GDL will von Bahn eigenständige Tarifverträge erzwingen
Weselsky hatte der Bahn vorgeworfen, bei den Verhandlungen auf Zeit zu spielen. Der Konzern habe in der jüngsten Runde am 11. Februar zuvor gemachte Zusagen zurückgenommen. Die Lokführergewerkschaft dringt auf eigenständige Tarifverträge auch für jene GDL-Mitglieder, die nicht Lokführer sind. Dazu gehören vor allem Zugbegleiter und Lokrangierführer.
Die Bahn lehnt dagegen unterschiedlichen Tarifregelungen für ein und dieselbe Berufsgruppe ab. Auch die Eisenbahn- und Verkehrsgewerkschaft (EVG) will voneinander abweichende Tarifverträge innerhalb einer Berufsgruppe vermeiden. Eine Bahn-Sprecherin hatte den Vorwurf der Verzögerungstaktik zurückgewiesen. "Eine Lösung geht nur durch sprechen, verhandeln, verhandeln und sprechen."
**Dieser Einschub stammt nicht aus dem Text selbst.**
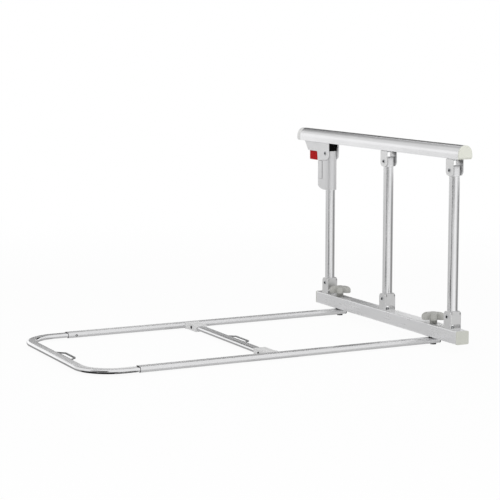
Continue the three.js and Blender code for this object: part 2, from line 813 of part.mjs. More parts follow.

Beamtenbund kritisiert erneute Streik-Androhung der GDL
Der GDL-Dachverband Deutscher Beamtenbund kritisierte die neuerliche Streikandrohung. Dem "Tagesspiegel" sagte DBB-Vize Klaus Dauderstädt: "Zwei aktuelle Positionspapiere liegen auf dem Tisch und müssen in Übereinstimmung gebracht werden. Deshalb ist jetzt nicht die Zeit für Eskalation, sondern für intensive Verhandlungen." Der DBB entscheidet über mögliche Streikbeihilfen an ihre Mitgliedsorganisation GDL.
Noch am Morgen seines 56. Geburtstages hatte Weselsky am Mittwoch über die ständigen Verhandlungsangebote der Bahn gespottet. Den Vorwurf, er habe der Bahn die Pistole auf die Brust gesetzt, konterte er: "Wir haben keine Lust, die Pistole hochzuheben und zu sagen 'jetzt oder nie' und dann zuzuschauen, dass Moos aus dem Lauf wächst, weil die Bahn uns immer wieder zu Verhandlungen einlädt."
Seit Herbst bisher zwei Warnstreiks und vier Streiks
Elf Verhandlungsrunden hätten gezeigt, dass die Bahn weder willens noch in der Lage sei, den Tarifkonflikt zu beenden. Weselsky forderte den DB-Vorstandsvorsitzenden Rüdiger Grube und den Eigentümer Bund auf, die Verhandlungsführung zum Einlenken zu bewegen. "Beide sind in der Pflicht, die Eskalation abzuwenden", erklärte der GDL-Chef.
Der komplizierte Tarifkonflikt war erstmals im Herbst eskaliert. Nach zwei Warnstreiks im September folgten auf Grundlage einer Urabstimmung bis Anfang November vier längere Streiks - bis dato insgesamt 165 Stunden Streik. Dadurch fiel jeweils ein Großteil des Zugverkehrs in ganz Deutschland aus. Abgesehen von dem Grundsatzstreit um die Berufsgruppen fordert die GDL in dieser Tarifrunde fünf Prozent mehr Geld, eine kürzere Wochenarbeitszeit sowie eine Begrenzung der Überstunden.